Jacobs maintains that “the sight of people attracts still other people.” We feel more secure when we know there are multiple eyes on us, eyes that are concerned only with the immediate function that might affect them and are not therefore invasive.

Our complex behavior as individuals in cities, interacting with various components in any given day, is multiplied by everyone, so a city that produces a safe environment seems to be almost miraculous. But ultimately our behavior is governed by certain rules — not rules that are imposed by theory or external forces, but rules that we all feel are critical to our well-being and success in our city.

Thus, the workings of a desirable city are produced by a multitude of small interactions that have evolved and adapted as they have promoted the existence of the things that most support the desires of individuals.

“The look of things and the way they work are inextricably bound together, and in no place more so than cities,” claims Jacobs. Use is not independent of form. That is why we must understand the system as a whole. No matter how many components and unpredictable potential interactions there are, they are all part of what makes the city function.

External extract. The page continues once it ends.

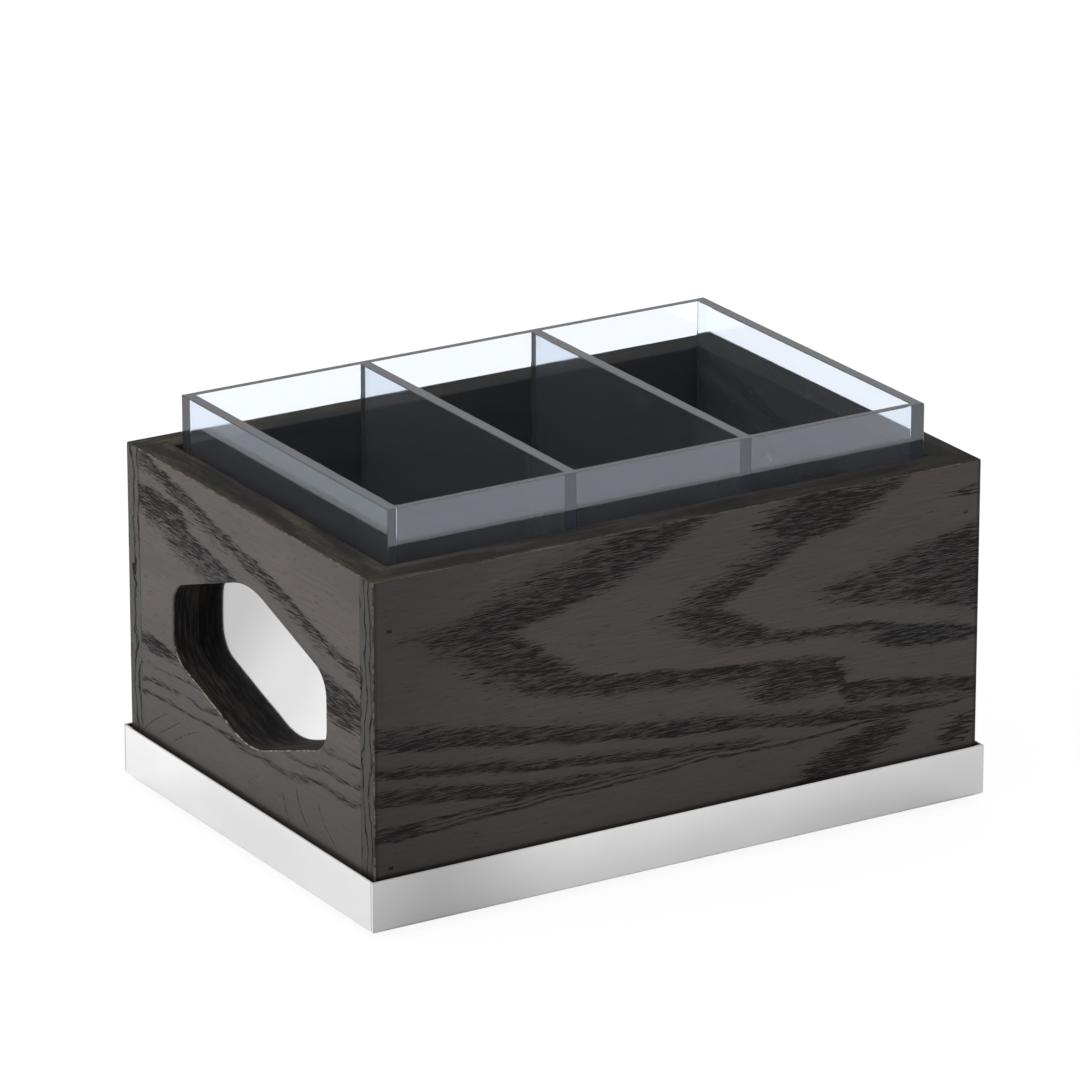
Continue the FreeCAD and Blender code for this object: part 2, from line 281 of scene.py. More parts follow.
def new_material(name, **plain):
    """A material with one Principled shader, whose even values are set on its own sockets."""
    material = bpy.data.materials.new(name)
    material.use_nodes = True
    tree = material.node_tree
    shader = tree.nodes["Principled BSDF"]
    for label, value in plain.items():
        shader.inputs[label.replace("_", " ")].default_value = value
    return material, tree, shader


def bumped(tree, shader, height, distance, strength=1.0):
    """Raises or sinks the surface by height times distance, in metres."""
    bump = tree.nodes.new("ShaderNodeBump")
    bump.inputs["Distance"].default_value = distance
    bump.inputs["Strength"].default_value = strength
    feed(tree, bump.inputs["Height"], height)
    tree.links.new(bump.outputs[0], shader.inputs["Normal"])


print("helpers for materials ready")

# %% [markdown]
# ## Growth rings
# A flat-sawn oak face cuts the cone of each year's growth, so every ring shows
# as a pointed arch that lies along the board. The group below says how far
# inside the outermost arch a point is. It takes the distance along the board
# and subtracts what the arch's two limbs add away from its tip line, and both
# limbs wander a little, as a tree does. Below its knee a limb turns and runs
# off along the board. The group puts out one number in millimetres, so each
# board can place its own rings on it.


# %% Growth rings
def fringe(tree, along, up, seed):
    """Short tongues along the grain, which break up the border of a band."""
    return swing(tree, stretch(tree, (along, 0.07), (up, 1.1), (seed, 1.0)), 2, 0.6)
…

As Jacobs concludes, “There is no use wishing it were a simpler problem, because in real life it is not a simpler problem. No matter what you try to do to it, a city park behaves like a problem in organized complexity, and that is what it is. The same is true of all other parts or features of cities. Although the inter-relations of their many factors are complex, there is nothing accidental or irrational about the ways in which these factors affect each other.”